• REQUIREMENT: Quote the lines that run from the line containing "-1)), LACE_BAR, 0.0)" down to the line containing "one braided lace.". Include both of those lines, reproduce each exactly, and omit everything else.

• DATA:
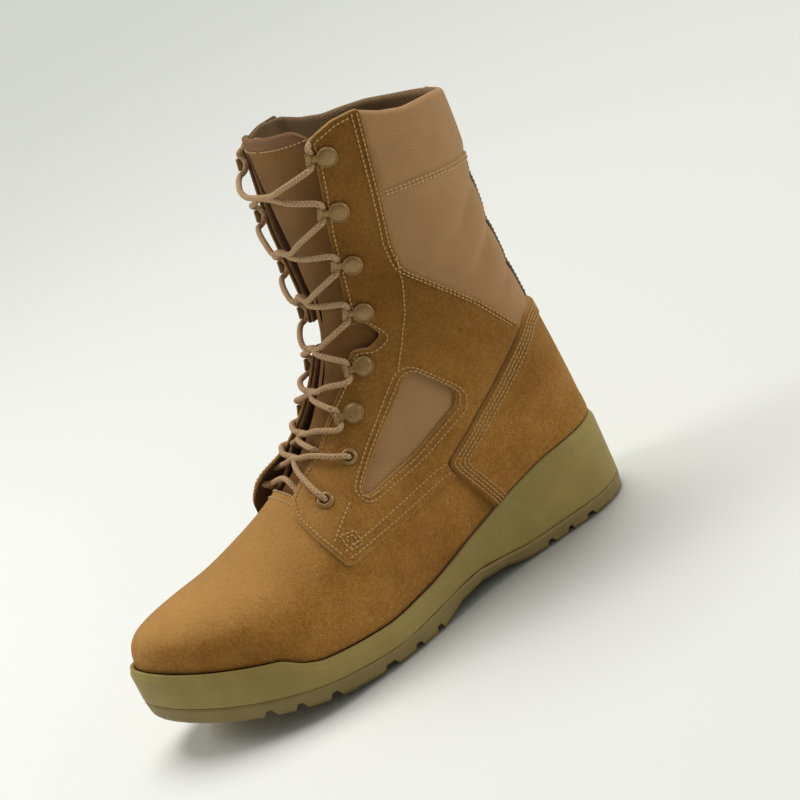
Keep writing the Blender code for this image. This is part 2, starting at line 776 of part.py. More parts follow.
def build_sole():
    outsole = add_object("outsole", sole_solid("outsole", (
        (2.2, tread_z),
        (0.8, shift(tread_z, 2.0)),
        (0.0, shift(parting_z, -1.6)),
        (0.4, parting_z))), TREAD_RUBBER, 0.75)
    cut(outsole, add_cutter("cut_tread", tread_cutter()))
    add_object("midsole", sole_solid("midsole", (
        (0.6, shift(parting_z, GAP)),
        (0.0, shift(parting_z, GAP + 1.4)),
        (0.2, shift(lip_z, -5.0)),
        (0.9, shift(lip_z, -1.6)),
        (2.2, lip_z),
        (CUP_INSET, shift(lip_z, -0.8)),
        (CUP_INSET, cup_z))), RUBBER, 0.6)
    add_object("insole", sole_solid("insole", (
        (INSOLE_INSET, shift(cup_z, GAP)),
        (INSOLE_INSET, shift(cup_z, GAP + INSOLE_THICK - 0.8)),
        (INSOLE_INSET + 0.8, shift(cup_z, GAP + INSOLE_THICK)))), LINING, 0.9)


# ---------------------------------------------------------------- uppers
def quarter_outline():
    counter = [(y - COUNTER_CLEAR, z + COUNTER_CLEAR, turn) for y, z, turn in COUNTER_EDGE[:-1]]
    return rounded_outline(QUARTER_EDGE + QUARTER_FRONT + tuple(counter) + FABRIC_EDGE)


def counter_outline():
    foot = np.linspace(COUNTER_BACK, COUNTER_FOOT, 14)
    along = [(float(y), float(lip_z(LENGTH / 2 - min(y, LENGTH / 2))) + LIP_CLEAR, 0) for y in foot]
    return rounded_outline(COUNTER_EDGE + ((COUNTER_BACK, COUNTER_TOP, 0),) + tuple(along))


def throat_outline():
    """Everything above the collar and in front of the eyestays."""
    edge = [(y + THROAT_BACK, z, turn) for y, z, turn in QUARTER_EDGE[1:-2]]
    front = rounded_outline([(*RIM[0], 0)] + edge + [(*VAMP_THROAT[0], 0), (*VAMP_THROAT[1], 0)])
    ahead = [Vector(row) for row in VAMP_THROAT[2:]]
    return [Vector(row) for row in RIM[:0:-1]] + front + ahead


def trim(node, name, outline, x_from, x_to, operation='INTERSECT'):
    cut(node, add_cutter(name, prism(name, outline, x_from, x_to)), operation)


def build_upper():
    upper = add_object("upper", shell("upper", wall_outer, wall_inner, margin=True), FABRIC, 0.85)
    trim(upper, "cut_throat", throat_outline(), -WIDE, WIDE, 'DIFFERENCE')
    window = add_cutter("cut_window", prism("cut_window", rounded_outline(WINDOW), -WIDE, WIDE))
    for name, side in (("quarter_lateral", 1), ("quarter_medial", -1)):
        quarter = add_object(name, shell(name, quarter_face, quarter_back), SUEDE, 0.95)
        trim(quarter, "cut_" + name, quarter_outline(), *sorted((side * MIDLINE, side * WIDE)))
        cut(quarter, window)
        for k, place in enumerate(EYELETS):
            hole = add_cutter("cut_eyelet_%d_%s" % (k + 1, name), eyelet_hole_mesh())
            hole.matrix_world = leather_frame(*place, side, GAP + LEATHER)
            cut(quarter, hole)
            cut(upper, hole)
    counter = add_object("heel_counter", shell("heel_counter", level(GAP + COUNTER_LEATHER), level(GAP)),
                         SUEDE, 0.95)
    trim(counter, "cut_counter", counter_outline(), -WIDE, WIDE)
    strip = add_object("backstay", shell("backstay", level(GAP + STRIP_THICK), level(GAP)), WEBBING, 0.9)
    trim(strip, "cut_backstay", [Vector(row) for row in STRIP_OUTLINE], -STRIP_HALF, STRIP_HALF)
    tongue_face = -WALL - TONGUE_CLEAR
    tongue = add_object("tongue", shell("tongue", level(tongue_face), level(tongue_face - TONGUE_THICK)),
                        FABRIC, 0.85)
    trim(tongue, "cut_tongue", rounded_outline(TONGUE), -WIDE, WIDE)


# ---------------------------------------------------------------- hooks, eyelets and lace
def turned(name, profile, sides, ring):
    """A solid turned from (radius, height) rows: a ring round a hole, or a knob closed on its axis."""
    points = []
    faces = []
    for radius, height in profile:
        for k in range(sides):
            angle = 2 * math.pi * k / sides
            points.append((radius * math.cos(angle), radius * math.sin(angle), height))
    rows = len(profile)
    for row in range(rows if ring else rows - 1):
        above = (row + 1) % rows
        for k in range(sides):
            after = (k + 1) % sides
            faces.append((row * sides + k, row * sides + after, above * sides + after, above * sides + k))
    if not ring:
        faces.append(tuple(range(sides))[::-1])
        faces.append(tuple(range((rows - 1) * sides, rows * sides)))
    return outward(mesh_from_faces(name, points, faces))


def eyelet_hole_mesh():
    if "eyelet_hole" not in bpy.data.meshes:
        turned("eyelet_hole", ((EYELET_HOLE, -HOLE_DEEP), (EYELET_HOLE, 3.0)), 10, ring=False)
    return bpy.data.meshes["eyelet_hole"]


def hook_mesh():
    """A domed stud with a T-ended tab, as one solid; X points along the tab."""
    stud = add_cutter("hook_stud", turned("hook_stud", STUD, 10, ring=False))
    tab = bpy.data.meshes.new("hook_tab")
    shape = bmesh.new()
    outline = list(TAB) + [(x, -y) for x, y in TAB[::-1]]
    for height in (TAB_LOW, TAB_HIGH):
        shape.faces.new([shape.verts.new((x * MM, y * MM, height * MM)) for x, y in outline])
    shape.verts.ensure_lookup_table()
    count = len(outline)
    for k in range(count):
        after = (k + 1) % count
        shape.faces.new([shape.verts[i] for i in (k, after, after + count, k + count)])
    shape.to_mesh(tab)
    shape.free()
    cut(stud, add_cutter("hook_tab", outward(tab)), 'UNION')
    bpy.context.view_layer.update()
    mesh = bpy.data.meshes.new_from_object(stud.evaluated_get(bpy.context.evaluated_depsgraph_get()))
    mesh.name = "hook"
    for spare in ("hook_stud", "hook_tab"):
        bpy.data.objects.remove(bpy.data.objects[spare])
    return mesh


def build_hardware():
    mesh = hook_mesh()
    ring = turned("eyelet", EYELET, 10, ring=True)
    for side, word in ((1, "lateral"), (-1, "medial")):
        for k, place in enumerate(HOOKS):
            hook = add_object("hook_%s_%d" % (word, k + 1), mesh, METAL, 0.45, 0.3)
            hook.matrix_world = leather_frame(*place, side, HOOK_SEAT)
        for k, place in enumerate(EYELETS):
            eyelet = add_object("eyelet_%s_%d" % (word, k + 1), ring, METAL, 0.45, 0.3)
            eyelet.matrix_world = leather_frame(*place, side, LEATHER + GAP)


def tube(name, route, radius, sides=5, steps=8):
    """A round cord through the route's points, in millimetres, with flat ends."""
    knots = np.concatenate(([0], np.cumsum(np.linalg.norm(np.diff(route, axis=0), axis=1))))
    line = smooth_curve(knots, route)(np.linspace(0, knots[-1], steps))
    points = []
    across = None
    for k, point in enumerate(line):
        ahead = Vector(line[min(k + 1, steps - 1)] - line[max(k - 1, 0)]).normalized()
        across = Vector((0, 0, 1)) if across is None else across
        across = (across - ahead * across.dot(ahead)).normalized()
        other = ahead.cross(across)
        for i in range(sides):
            angle = 2 * math.pi * i / sides
            points.append(Vector(point) + radius * (math.cos(angle) * across + math.sin(angle) * other))
    faces = [tuple(range(sides)), tuple(range((steps - 1) * sides, steps * sides))]
    for k in range(steps - 1):
        for i in range(sides):
            after = (i + 1) % sides
            faces.append((k * sides + i, k * sides + after, (k + 1) * sides + after, (k + 1) * sides + i))
    return outward(mesh_from_faces(name, points, faces))


def lace_end(level_number, side, rising):
    """Where a strand stops, just clear of a hook's neck or an eyelet."""
    if level_number < len(HOOKS):
        matrix = leather_frame(*HOOKS[level_number], side, HOOK_SEAT)
        spot = Vector((HOOK_NECK, -side * rising * HOOK_CLEAR, HOOK_LIFT))
    else:
        matrix = leather_frame(*EYELETS[level_number - len(HOOKS)], side, LEATHER + GAP)
        spot = Vector((EYELET_CLEAR, -side * rising * EYELET_SIDE, EYELET_LIFT))
    return np.array(matrix @ (spot * MM)) / MM


def half_strand(start, side, middle):
    """Route points from a strand's end to its middle on x = 0, kept over the leather."""
    t, r = find_section(start[1], start[2])
    height = float((start - boot_point(t, r, side)) @ boot_normal(t, r, side))
    t_middle, r_middle = find_section(*middle)
    crest = boot_point(t_middle, 1.0, side)
    lift = math.dist(crest[1:], middle) * (1 if r_middle > 1 else -1)
    points = [start]
    for q in STRAND_STOPS:
        near = 1 - (1 - q) ** 2
        t_here = t + (t_middle - t) * near
        r_here = r + (1 - r) * near
        place = boot_point(t_here, r_here, side)
        h_here = height + (lift - height) * q ** STRAND_SETTLE + LACE_ARCH[side] * (1 - q)
        if side < 0:
            h_here += (flare(place[1], r_here) - flare(start[1], r)) * (1 - near ** 2)
        points.append(place + boot_normal(t_here, r_here, side) * h_here)
    return points


def strand(name, ends, middle, over):
    """A lace strand from (level, side, rising) over the middle to another such end."""
    y, z = middle
    halves = []
    for level_number, side, rising in ends:
        halves.append(half_strand(lace_end(level_number, side, rising), side, middle))
    route = halves[0] + [np.array((0.0, y - over, z + over * 0.5))] + halves[1][::-1]
    return tube(name, np.array(route), LACE / 2)


def build_lace():
    """Each pair of strands that crosses is one solid, and a bar joins the lowest eyelets."""
    for k, middle in enumerate(CROSSINGS):
        name = "lace_cross_%d" % (k + 1)
        over = strand(name, ((k, 1, -1), (k + 1, -1, 1)), middle, LACE_OVER)
        under = strand(name + "_under", ((k, -1, -1), (k + 1, 1, 1)), middle, -LACE_OVER)
        cross = add_object(name, over, LACE_CLOTH, 0.9)
        cut(cross, add_cutter(name + "_under", under), 'UNION')
    lowest = len(CROSSINGS)
    bar = strand("lace_bar", ((lowest, 1, -1), (lowest, -1, -1)), LACE_BAR, 0.0)
    add_object("lace_bar", bar, LACE_CLOTH, 0.9)


def main():
    for spare in list(bpy.data.objects):
        bpy.data.objects.remove(spare)
    build_sole()
    build_upper()
    build_hardware()
    build_lace()
    for node in bpy.data.objects:
        node.data.shade_smooth()
        node.data.set_sharp_from_angle(angle=math.radians(40))


main()
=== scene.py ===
"""Looks for the lace-up desert boot: suede, woven nylon, rubber, painted metal and one braided lace.

Every leather and cloth piece is cut from boot_point(), the same fan of plane sections as the CAD's,
laid out finely. Lengths in tables are millimetres: toe towards -Y, outer side +X, ground z = 0,
s is the distance forward from the back of the heel. A side-view place is written (y, z).
"""
import itertools
import math

import bmesh
import bpy
import numpy as np
from mathutils import Matrix, Vector
from mathutils.geometry import delaunay_2d_cdt
from mathutils.kdtree import KDTree


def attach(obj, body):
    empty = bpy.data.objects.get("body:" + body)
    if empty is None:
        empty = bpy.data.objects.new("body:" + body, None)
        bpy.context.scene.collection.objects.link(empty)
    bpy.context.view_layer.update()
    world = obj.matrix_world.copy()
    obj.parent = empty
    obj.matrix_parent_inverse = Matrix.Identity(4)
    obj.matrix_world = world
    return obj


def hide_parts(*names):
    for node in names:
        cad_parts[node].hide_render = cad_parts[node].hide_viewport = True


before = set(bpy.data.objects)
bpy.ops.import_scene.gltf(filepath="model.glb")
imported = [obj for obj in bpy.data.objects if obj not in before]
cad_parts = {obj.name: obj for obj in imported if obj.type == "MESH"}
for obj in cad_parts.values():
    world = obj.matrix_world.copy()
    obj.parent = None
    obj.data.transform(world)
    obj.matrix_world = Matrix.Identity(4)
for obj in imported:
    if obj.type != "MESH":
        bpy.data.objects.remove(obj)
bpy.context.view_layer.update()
MM = 0.001
TURN = 2 * math.pi
SIDES = (("lateral", 1), ("medial", -1))

# ---- sizes shared with the CAD
LENGTH = 305.0
HEEL_END = 45.0
TOE_START = 218.0
TOE_TIP_X = -13.0
HEEL_ROUND = 2.3
TOE_ROUND = {1: 1.75, -1: 2.3}
SPRING_START = 176.0
SPRING_RISE = 25.4
SPRING_POWER = 1.8
CUP_INSET = 3.9
UPPER_INSET = 4.8
INSOLE_INSET = 8.8
GAP = 0.3
WALL = 2.8
LEATHER = 1.7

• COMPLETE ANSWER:
    bar = strand("lace_bar", ((lowest, 1, -1), (lowest, -1, -1)), LACE_BAR, 0.0)
    add_object("lace_bar", bar, LACE_CLOTH, 0.9)


def main():
    for spare in list(bpy.data.objects):
        bpy.data.objects.remove(spare)
    build_sole()
    build_upper()
    build_hardware()
    build_lace()
    for node in bpy.data.objects:
        node.data.shade_smooth()
        node.data.set_sharp_from_angle(angle=math.radians(40))


main()
=== scene.py ===
"""Looks for the lace-up desert boot: suede, woven nylon, rubber, painted metal and one braided lace.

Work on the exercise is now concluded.